_Task brief:_
Can all of these lines be returned exactly?

+---+

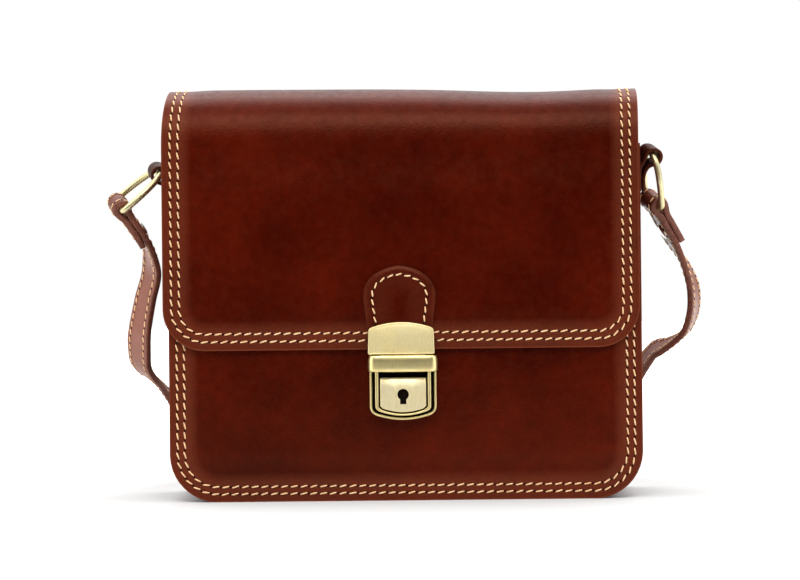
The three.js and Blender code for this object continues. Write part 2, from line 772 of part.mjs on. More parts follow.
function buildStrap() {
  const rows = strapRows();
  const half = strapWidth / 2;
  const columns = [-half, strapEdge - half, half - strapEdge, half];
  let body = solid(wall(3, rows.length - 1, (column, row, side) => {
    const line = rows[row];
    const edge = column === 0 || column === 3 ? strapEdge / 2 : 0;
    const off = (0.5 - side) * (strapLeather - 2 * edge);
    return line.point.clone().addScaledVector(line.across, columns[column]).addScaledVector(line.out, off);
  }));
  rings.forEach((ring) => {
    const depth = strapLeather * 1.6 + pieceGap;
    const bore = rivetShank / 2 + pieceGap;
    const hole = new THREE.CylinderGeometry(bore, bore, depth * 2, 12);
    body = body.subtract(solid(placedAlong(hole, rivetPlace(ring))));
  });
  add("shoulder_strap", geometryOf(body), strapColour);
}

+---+

_Answer to the problem:_
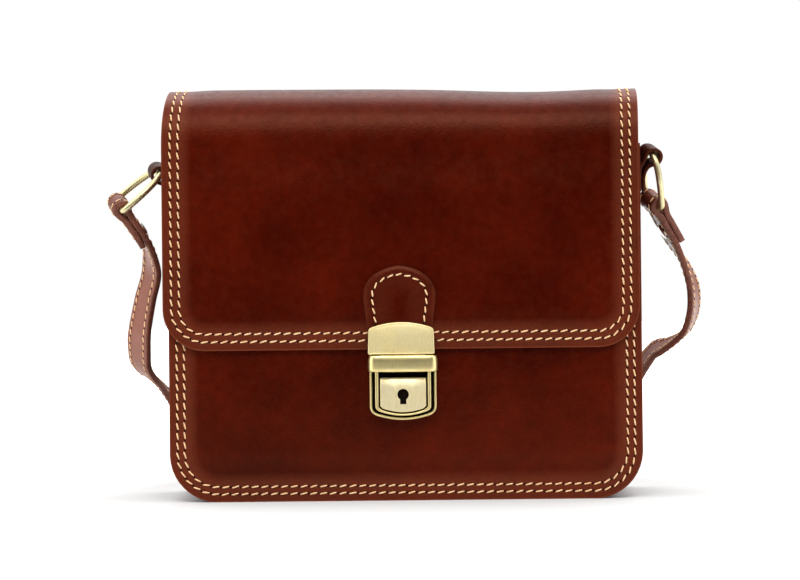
The three.js and Blender code for this object continues. Write part 2, from line 772 of part.mjs on. More parts follow.
function buildStrap() {
  const rows = strapRows();
  const half = strapWidth / 2;
  const columns = [-half, strapEdge - half, half - strapEdge, half];
  let body = solid(wall(3, rows.length - 1, (column, row, side) => {
    const line = rows[row];
    const edge = column === 0 || column === 3 ? strapEdge / 2 : 0;
    const off = (0.5 - side) * (strapLeather - 2 * edge);
    return line.point.clone().addScaledVector(line.across, columns[column]).addScaledVector(line.out, off);
  }));
  rings.forEach((ring) => {
    const depth = strapLeather * 1.6 + pieceGap;
    const bore = rivetShank / 2 + pieceGap;
    const hole = new THREE.CylinderGeometry(bore, bore, depth * 2, 12);
    body = body.subtract(solid(placedAlong(hole, rivetPlace(ring))));
  });
  add("shoulder_strap", geometryOf(body), strapColour);
}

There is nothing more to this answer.